Ingest / Export: The Ingest component allows metadata to be added to Atlas. Similarly, the Export component exposes metadata changes detected by Atlas to be raised as events. Consumers can consume these change events to react to metadata changes in real time.

Graph Engine: Internally, Atlas represents metadata objects it manages using a Graph model. It does this to achieve great flexibility and rich relations between the metadata objects. The Graph Engine is a component that is responsible for translating between types and entities of the Type System, and the underlying Graph model. In addition to managing the Graph objects, The Graph Engine also creates the appropriate indices for the metadata objects so that they can be searched for efficiently.

Titan: Currently, Atlas uses the Titan Graph Database to store the metadata objects. Titan is used as a library within Atlas. Titan uses two stores: The Metadata store is configured to !HBase by default and the Index store is configured to Solr. It is also possible to use the Metadata store as BerkeleyDB and Index store as ElasticSearch by building with corresponding profiles. The Metadata store is used for storing the metadata objects proper, and the Index store is used for storing indices of the Metadata properties, that allows efficient search.

Integration

Users can manage metadata in Atlas using two methods:

API: All functionality of Atlas is exposed to end users via a REST API that allows types and entities to be created, updated and deleted. It is also the primary mechanism to query and discover the types and entities managed by Atlas.

Messaging: In addition to the API, users can choose to integrate with Atlas using a messaging interface that is based on Kafka. This is useful both for communicating metadata objects to Atlas, and also to consume metadata change events from Atlas using which applications can be built. The messaging interface is particularly useful if one wishes to use a more loosely coupled integration with Atlas that could allow for better scalability, reliability etc. Atlas uses Apache Kafka as a notification server for communication between hooks and downstream consumers of metadata notification events. Events are written by the hooks and Atlas to different Kafka topics.

Metadata sources

Atlas supports integration with many sources of metadata out of the box. More integrations will be added in future as well. Currently, Atlas supports ingesting and managing metadata from the following sources:

The integration implies two things: There are metadata models that Atlas defines natively to represent objects of these components. There are components Atlas provides to ingest metadata objects from these components (in real time or in batch mode in some cases).

Applications

The metadata managed by Atlas is consumed by a variety of applications for satisfying many governance use cases.

Atlas Admin UI: This component is a web based application that allows data stewards and scientists to discover and annotate metadata. Of primary importance here is a search interface and SQL like query language that can be used to query the metadata types and objects managed by Atlas. The Admin UI uses the REST API of Atlas for building its functionality.

Tag Based Policies: Apache Ranger is an advanced security management solution for the Hadoop ecosystem having wide integration with a variety of Hadoop components. By integrating with Atlas, Ranger allows security administrators to define metadata driven security policies for effective governance.

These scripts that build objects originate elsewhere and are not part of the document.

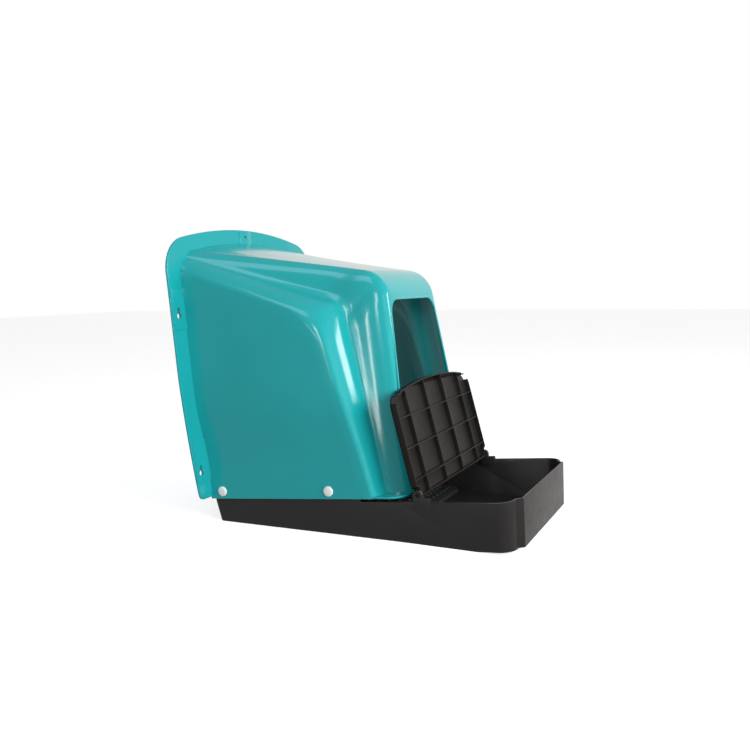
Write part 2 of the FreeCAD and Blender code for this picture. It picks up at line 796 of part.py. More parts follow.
def make_mat():
    """The removable moulded mat that the hen sits on, lying on the sloping floor."""
    body = DOC.addObject("PartDesign::Body", "nest_mat")
    half = term("mat_half")
    other = term("mat_half", -1.0)
    near = term("mat_rear", -1.0)
    far = term("mat_front", -1.0)
    corners = [(other, far), (half, far), (half, near), (other, near)]
    sketch = polygon_sketch(body, "mat_outline", "XY_Plane", corners)
    add_pad(body, "mat_block", sketch, term("mat_thick"))
    add_fillet(body, "mat_corners", term("mat_corner"), Vector(0, 0, 1), lambda p: True)
    slope = size("tray_floor_slope")
    lift = floor_up(0.0) + (size("tray_wall") + size("mat_gap")) / math.cos(math.radians(slope))
    return settle(body, "nest_mat", Placement(Vector(0, 0, lift), Rotation(Vector(1, 0, 0), slope)))


# ---------------------------------------------------------------- rivets


def lathe_body(name, profile):
    """A turned piece about its own Z axis from a profile of (radius, height) terms."""
    body = DOC.addObject("PartDesign::Body", name)
    sketch = polygon_sketch(body, f"{name}_profile", "XZ_Plane", profile)
    turn = body.newObject("PartDesign::Revolution", f"{name}_turn")
    turn.Profile = sketch
    turn.ReferenceAxis = (sketch, ["V_Axis"])
    turn.Angle = 360.0
    DOC.recompute()
    return body


def make_rivets():
    """Each rivet is a white plug with a shallow domed head, pushed through hood and tray into a socket."""
    stack = size("hood_wall") + size("tray_wall") + size("rivet_slack")
    tip = term("rivet_core_long", -1.0)
    zero = term("rivet_head_radius", 0.0)
    made = []
    for name, sign, forward in rivet_spots():
        plug = [
            (zero, tip),
            (term("rivet_core_radius"), tip),
            (term("rivet_core_radius"), zero),
            (term("rivet_head_radius"), zero),
            (term("rivet_head_radius"), term("rivet_head_high", 0.35)),
            (term("rivet_head_radius", 0.86), term("rivet_head_high", 0.75)),
            (term("rivet_head_radius", 0.55), term("rivet_head_high", 0.96)),
            (zero, term("rivet_head_high")),
        ]
        label = f"rivet_{name}"
        made.append(settle(lathe_body(label, plug), label, rivet_place(sign, forward, size("rivet_gap"))))
        under = term("socket_head_high", -1.0, -stack)
        shoulder = term("socket_head_high", -SOCKET_SHOULDER, -stack)
        seat = term("socket_head_high", 0.0, -stack)
        end = term("rivet_gap", -4.0)
        socket = [
            (term("rivet_core_radius"), under),
            (term("socket_head_radius"), shoulder),
            (term("socket_head_radius"), seat),
            (term("rivet_shank_radius"), seat),
            (term("rivet_shank_radius"), end),
            (term("rivet_core_radius"), end),
        ]
        label = f"socket_{name}"
        made.append(settle(lathe_body(label, socket), label, rivet_place(sign, forward, 0.0)))
    return made


# ---------------------------------------------------------------- build


def check(parts):
    DOC.recompute()
    for obj in DOC.Objects:
        if "Invalid" in obj.State or "Error" in obj.State:
            raise RuntimeError(f"{obj.Name} failed: {obj.State}")
    for part in parts:
        if part.Shape.isNull() or not part.Shape.isValid():
            raise RuntimeError(f"{part.Label} has no valid shape")
        print(part.Label, len(part.Shape.Solids), "solid,", round(part.Shape.Volume / 1000, 1), "cm3")


def main():
    fill_sheet()
    parts = [make_hood(), make_tray(), make_lid(), make_mat(), *make_rivets()]
    check(parts)
    os.makedirs("parts", exist_ok=True)
    for part in parts:
        part.Shape.exportStep(f"parts/{part.Label}.step")


main()
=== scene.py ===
"""Looks of the wall-hung roll-away nesting box: glossy teal hood, satin black tray and ribbed egg lid.

Lengths in the shape functions are millimetres in the part's working frame: x across, forward from the wall
and up from the tray's rim. place() turns them into the frame's metres.
"""

import json
import math

import bmesh
import bpy
from mathutils import Matrix, Vector


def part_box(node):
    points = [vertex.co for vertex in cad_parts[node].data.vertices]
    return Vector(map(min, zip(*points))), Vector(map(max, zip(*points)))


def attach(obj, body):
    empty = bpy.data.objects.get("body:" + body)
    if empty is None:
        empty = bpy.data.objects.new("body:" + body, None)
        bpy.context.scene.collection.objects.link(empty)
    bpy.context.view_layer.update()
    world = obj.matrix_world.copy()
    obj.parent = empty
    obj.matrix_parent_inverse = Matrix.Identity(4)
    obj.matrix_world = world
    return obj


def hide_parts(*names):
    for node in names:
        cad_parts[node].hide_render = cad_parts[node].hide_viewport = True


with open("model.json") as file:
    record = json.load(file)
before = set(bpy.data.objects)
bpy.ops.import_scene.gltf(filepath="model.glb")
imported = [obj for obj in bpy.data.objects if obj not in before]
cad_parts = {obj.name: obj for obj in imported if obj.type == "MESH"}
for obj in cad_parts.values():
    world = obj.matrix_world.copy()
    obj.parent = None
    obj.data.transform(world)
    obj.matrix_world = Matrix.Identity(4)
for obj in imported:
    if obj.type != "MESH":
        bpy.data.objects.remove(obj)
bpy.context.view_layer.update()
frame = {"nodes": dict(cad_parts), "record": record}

MM = 0.001
HINGE_UP = 9.0  # the lid's hinge over the tray's rim
RIM_UP = HINGE_UP - frame["record"]["behaviour"]["joints"][0]["pos_m"][2] / MM  # top screw hole over the rim
FLOOR_SLOPE = math.radians(5.1)
SIDES = (-1, 1)
AHEAD = (0, -1, 0)  # away from the wall, in the frame


def place(x, forward, up):
    """A point of the working frame, in the frame's metres."""
    return Vector((x * MM, -forward * MM, (up - RIM_UP) * MM))


# ---------------------------------------------------------------- mesh helpers

BEVEL_FROM = 40.0  # degrees
FLAT_WITHIN = 0.3  # degrees
JOIN_WITHIN = 0.000005  # metres


def new_object(name, bm):
    mesh = bpy.data.meshes.new(name)
    bmesh.ops.recalc_face_normals(bm, faces=bm.faces)
    bm.to_mesh(mesh)
    bm.free()
    obj = bpy.data.objects.new(name, mesh)
    bpy.context.scene.collection.objects.link(obj)
    return obj


def rings_solid(name, rings):
    """A closed solid through rings of points, with a flat face on each end."""
    bm = bmesh.new()
    rows = [[bm.verts.new(p) for p in ring] for ring in rings]
    count = len(rings[0])
    for low, high in zip(rows, rows[1:]):
        for i in range(count):
            j = (i + 1) % count
            bm.faces.new((low[i], low[j], high[j], high[i]))
    bm.faces.new(rows[0][::-1])
    bm.faces.new(rows[-1])
    return new_object(name, bm)


def block(name, low, high):
    """A box between two corners of the working frame."""
    corners = [(low[0], low[1]), (high[0], low[1]), (high[0], high[1]), (low[0], high[1])]
    return rings_solid(name, [[place(x, forward, up) for x, forward in corners] for up in (low[2], high[2])])


def tube(name, centre, axis, radius, length, steps=40):
    """A plain round bar from centre along axis."""
    axis = Vector(axis).normalized()
    across = axis.orthogonal().normalized()
    other = axis.cross(across)
    rings = []
    for along in (0.0, length):
        ring = []
        for i in range(steps):
            turn = math.tau * i / steps
            ring.append(centre + axis * along + (across * math.cos(turn) + other * math.sin(turn)) * radius)
        rings.append(ring)
    return rings_solid(name, rings)


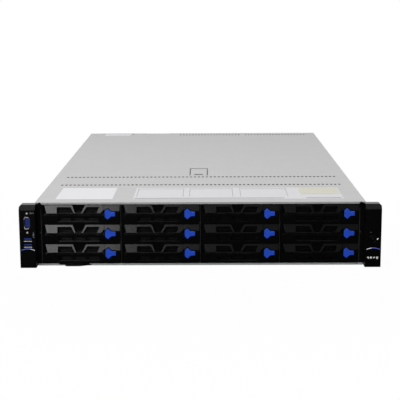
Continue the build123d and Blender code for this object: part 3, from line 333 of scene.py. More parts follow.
# %% Paint the solids
SLOT_FINISH = {
    "galvanised_steel": "tub_zinc",
    "black_steel": "black_powder",
    "black_plastic": "black_abs",
    "blue_plastic": "touch_blue",
    "port_metal": "nickel",
    "board": "board_green",
    "fin_aluminium": "fin_metal",
    "fan_plastic": "fan_black",
}
NODE_FINISH = {
    "front_cover": "cover_zinc",
    "rear_cover": "cover_zinc",
    "cover_latch": "cover_zinc",
}
NODE_SLOT = {part["node"]: part["material_slot"] for part in frame["record"]["subparts"]}
NODE_BODY = {
    node: body for body, nodes in frame["record"]["behaviour"]["bodies"].items() for node in nodes
}


def finish_of(node):
    return NODE_FINISH.get(node, SLOT_FINISH[NODE_SLOT[node]])


for name, solid in frame["nodes"].items():
    solid.data.materials.clear()
    solid.data.materials.append(MATERIALS[finish_of(name)])
print("painted", len(frame["nodes"]), "solids")


# %% [markdown]
# ## Rounded mouldings
#
# No moulded edge is sharp. A CAD mesh is loose triangles, so a copy is merged first,
# flat neighbours are dissolved into whole faces, and a Bevel modifier rounds what is
# still an edge. Subdividing would round the faces too, and these are flat.

# %% Rounded copies of the moulded parts
FLAT_WITHIN = math.radians(1.0)
EDGE_FROM = math.radians(12)


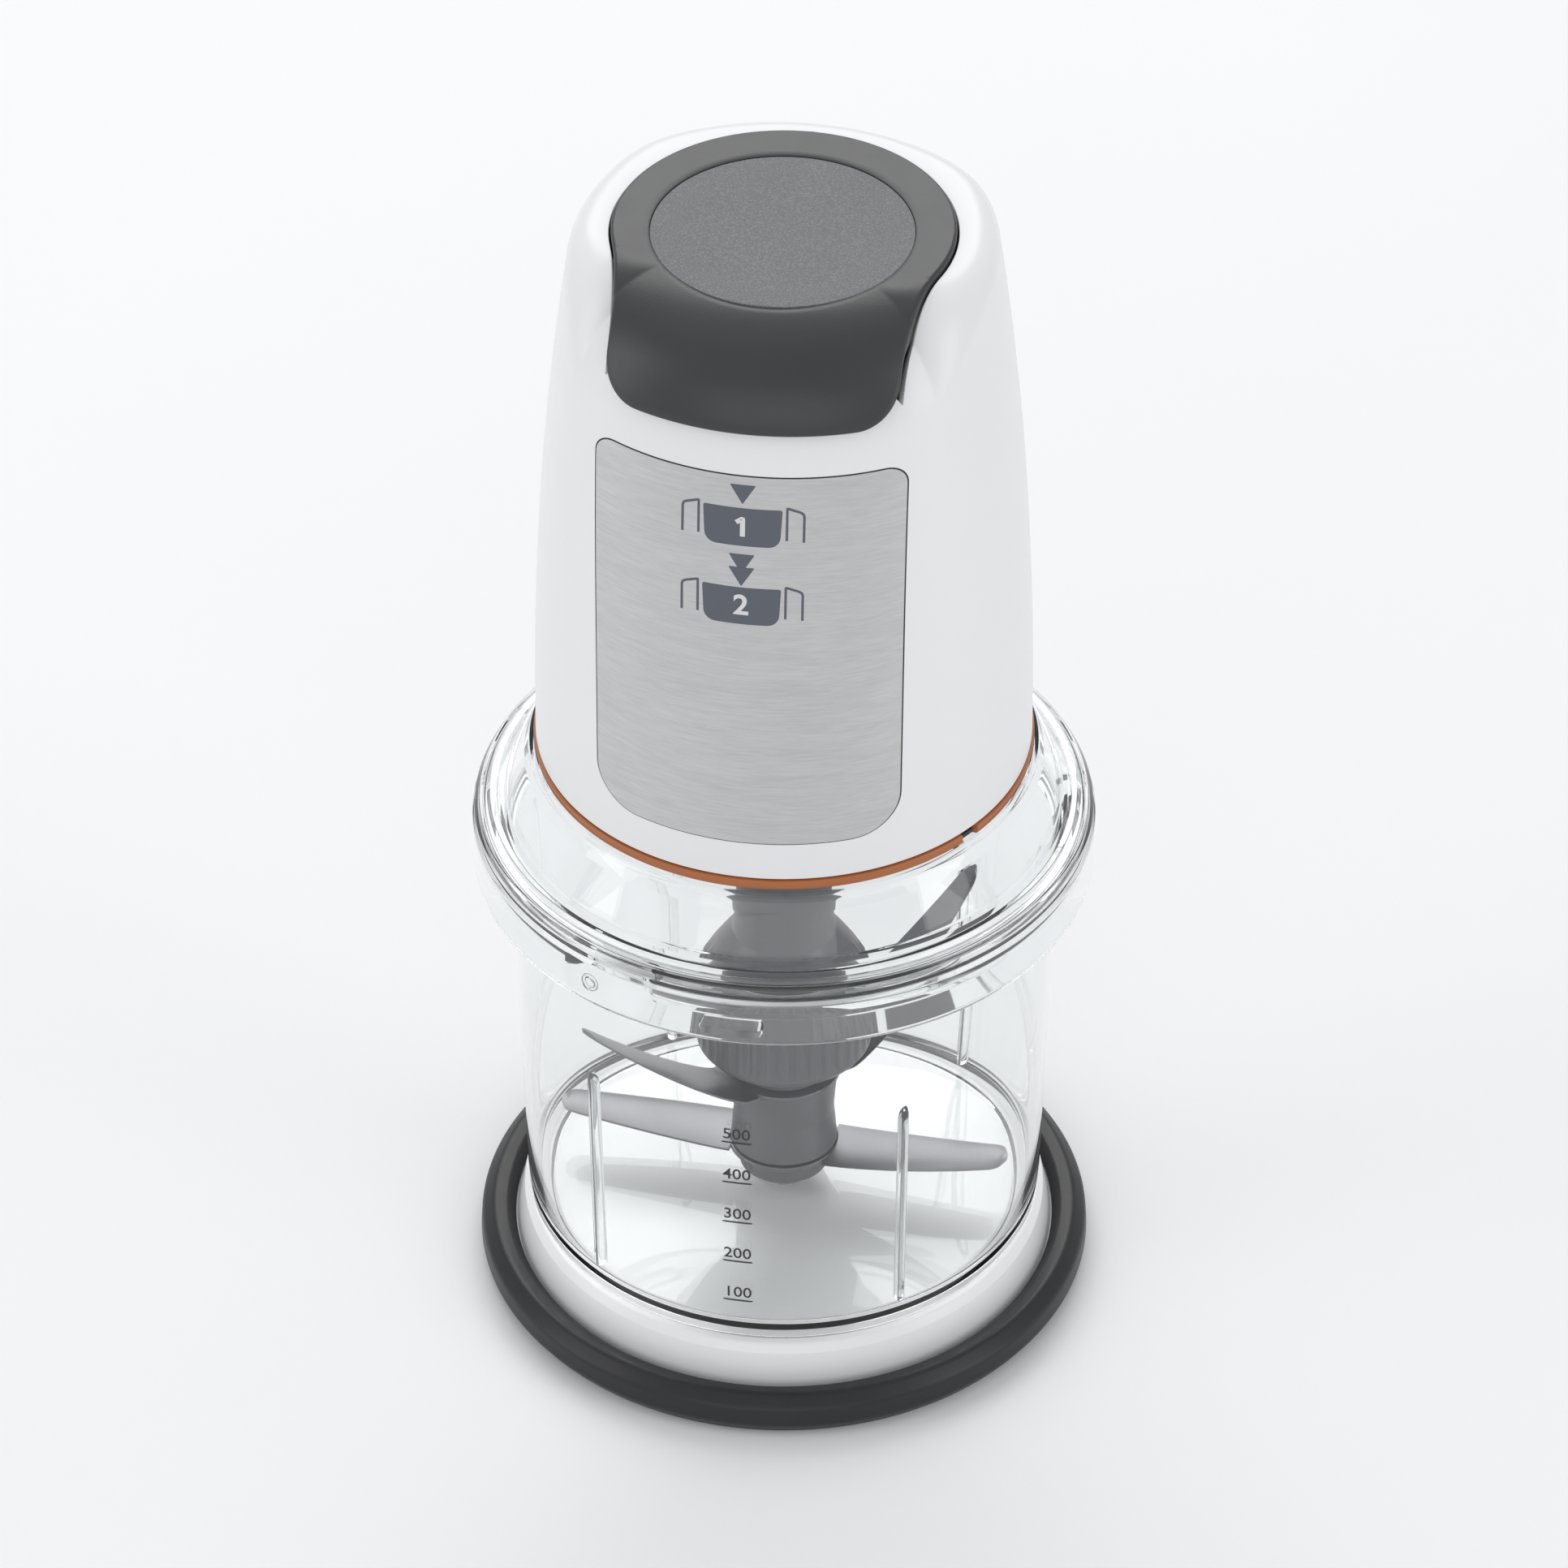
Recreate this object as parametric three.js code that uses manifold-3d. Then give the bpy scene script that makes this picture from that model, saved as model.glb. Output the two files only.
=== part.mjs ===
// A press-down mini chopper: a tall motor head with a two-stage push button stands on a clear
// locking cover, over a clear bowl with a four-winged knife, on a white base that doubles as a
// storage lid. Millimetres, +Z up, front towards -Y, origin at the centre of the footprint.
import * as THREE from "three";
import { mergeVertices } from "three/addons/utils/BufferGeometryUtils.js";
import Module from "manifold-3d";

const wasm = await Module();
wasm.setup();

// ---- Driving dimensions -------------------------------------------------------------------
const GAP = 0.3; // between touching pieces
const FOOT_R = 66.5; // outside radius of the rubber ring, the widest piece
const BOWL_Z = 17.3; // underside of the bowl on its base
const COVER_Z = 109; // lower edge of the cover's skirt
const HEAD_Z = 139; // plane on which the motor head stands
const HEAD_H = 126; // height of the head's casing above that plane
const HEAD_R = 51.6; // casing radius at its foot
const HEAD_TAPER = 9; // how much that radius shrinks up to the shoulder
const SHELL_T = 2.2; // casing wall
const BUTTON_TRAVEL = 3; // the button's full press, second speed
const SIDE_CORNER = 5; // rounding of the casing's shoulder at its sides and back
const FRONT_CORNER = 21; // rounding of the same shoulder over the front
const BUTTON_CORNER = 17; // the button's own rounding there, fuller so that its lip clears
const PANEL_W = 62; // width of the metal front panel

const ROUND = 36; // facets round the big turned pieces

const rad = THREE.MathUtils.degToRad;

// ---- Solids -------------------------------------------------------------------------------
// A closed three.js geometry as a manifold solid with its faces pointing out.
function solid(geometry) {
  const g = (geometry.index ? geometry.toNonIndexed() : geometry).clone();
  g.deleteAttribute("normal");
  g.deleteAttribute("uv");
  const merged = mergeVertices(g, 1e-3);
  const index = merged.index.array;
  const kept = [];
  for (let i = 0; i < index.length; i += 3) {
    const [a, b, c] = [index[i], index[i + 1], index[i + 2]];
    if (a !== b && b !== c && c !== a) kept.push(a, b, c);
  }
  const made = (order) =>
    new wasm.Manifold(
      new wasm.Mesh({
        numProp: 3,
        vertProperties: merged.attributes.position.array,
        triVerts: new Uint32Array(order),
      }),
    );
  const first = made(kept);
  return first.volume() > 0 ? first : made(kept.reverse());
}

// A manifold solid back as a three.js geometry.
function geometryOf(body) {
  const m = body.getMesh();
  const positions = new Float32Array(m.numVert * 3);
  for (let i = 0; i < m.numVert; i++) {
    positions.set(m.vertProperties.subarray(i * m.numProp, i * m.numProp + 3), i * 3);
  }
  const g = new THREE.BufferGeometry();
  g.setAttribute("position", new THREE.BufferAttribute(positions, 3));
  g.setIndex(new THREE.BufferAttribute(m.triVerts, 1));
  g.computeVertexNormals();
  return g;
}

// Turns an outline of [radius, height] about Z. A closed outline makes a ring.
function lathe(outline, segments = ROUND, start = 0, sweep = Math.PI * 2) {
  const points = outline.map(([r, z]) => new THREE.Vector2(r, z));
  const onAxis = outline[0][0] === 0 && outline[outline.length - 1][0] === 0;
  if (!onAxis) points.push(points[0].clone());
  const g = new THREE.LatheGeometry(points, segments, start, sweep);
  return solid(g.rotateX(Math.PI / 2));
}

const disc = (r, z0, z1, segments = 24) =>
  lathe([[0, z0], [r, z0], [r, z1], [0, z1]], segments);

const ring = (r0, r1, z0, z1, segments = 24) =>
  lathe([[r0, z0], [r1, z0], [r1, z1], [r0, z1]], segments);

// A box from its centre and size.
const block = (x, y, z, w, d, h) =>
  solid(new THREE.BoxGeometry(w, d, h).translate(x, y, z));

// A flat shape in X and Y, drawn up along Z.
function prism(shape, z0, z1, curveSegments = 8) {
  const g = new THREE.ExtrudeGeometry(shape, {
    depth: z1 - z0,
    bevelEnabled: false,
    curveSegments,
  });
  return solid(g.translate(0, 0, z0));
}

// A flat shape in X and Z, drawn along Y from y0 to y1.
function frontPrism(shape, y0, y1, curveSegments = 5) {
  const g = new THREE.ExtrudeGeometry(shape, {
    depth: y1 - y0,
    bevelEnabled: false,
    curveSegments,
  });
  return solid(g.rotateX(Math.PI / 2).translate(0, y1, 0));
}

const union = (...bodies) => bodies.reduce((a, b) => a.add(b));

const polar = (r, degrees) => [r * Math.cos(rad(degrees)), r * Math.sin(rad(degrees))];

const turned = (body, degrees) => body.rotate([0, 0, degrees]);

// ---- Materials ----------------------------------------------------------------------------
const paint = (colour, roughness, metalness = 0, opacity = 1) =>
  new THREE.MeshStandardMaterial({
    color: colour,
    roughness,
    metalness,
    opacity,
    transparent: opacity < 1,
  });

const white = paint(0xe6e6e8, 0.35);
const rubber = paint(0x222224, 0.75);
const clear = paint(0xe9edee, 0.05, 0, 0.3);
const steel = paint(0xb9bbbe, 0.3, 1);
const brushed = paint(0xb4b5b7, 0.4, 1);
const greyPlastic = paint(0x55565a, 0.5);
const buttonGrey = paint(0x2f3032, 0.5);
const padGrey = paint(0x8a8b8c, 0.7);
const orange = paint(0xc8601e, 0.4);
const laminations = paint(0x6f7276, 0.5, 1);
const copper = paint(0xb36a3c, 0.35, 1);
const nylon = paint(0xe9e4d6, 0.5);
const carbon = paint(0x1e1e20, 0.7);
const board = paint(0x2d6b3f, 0.6);
const yellow = paint(0xd8b23a, 0.5);
const bronze = paint(0xa9814c, 0.4, 1);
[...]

Ranger is a consumer to the metadata change events notified by Atlas.

Business Taxonomy: The metadata objects ingested into Atlas from the Metadata sources are primarily a form of technical metadata. To enhance the discoverability and governance capabilities, Atlas comes with a Business Taxonomy interface that allows users to first, define a hierarchical set of business terms that represent their business domain and associate them to the metadata entities Atlas manages. Business Taxonomy is a web application that is part of the Atlas Admin UI currently and integrates with Atlas using the REST API.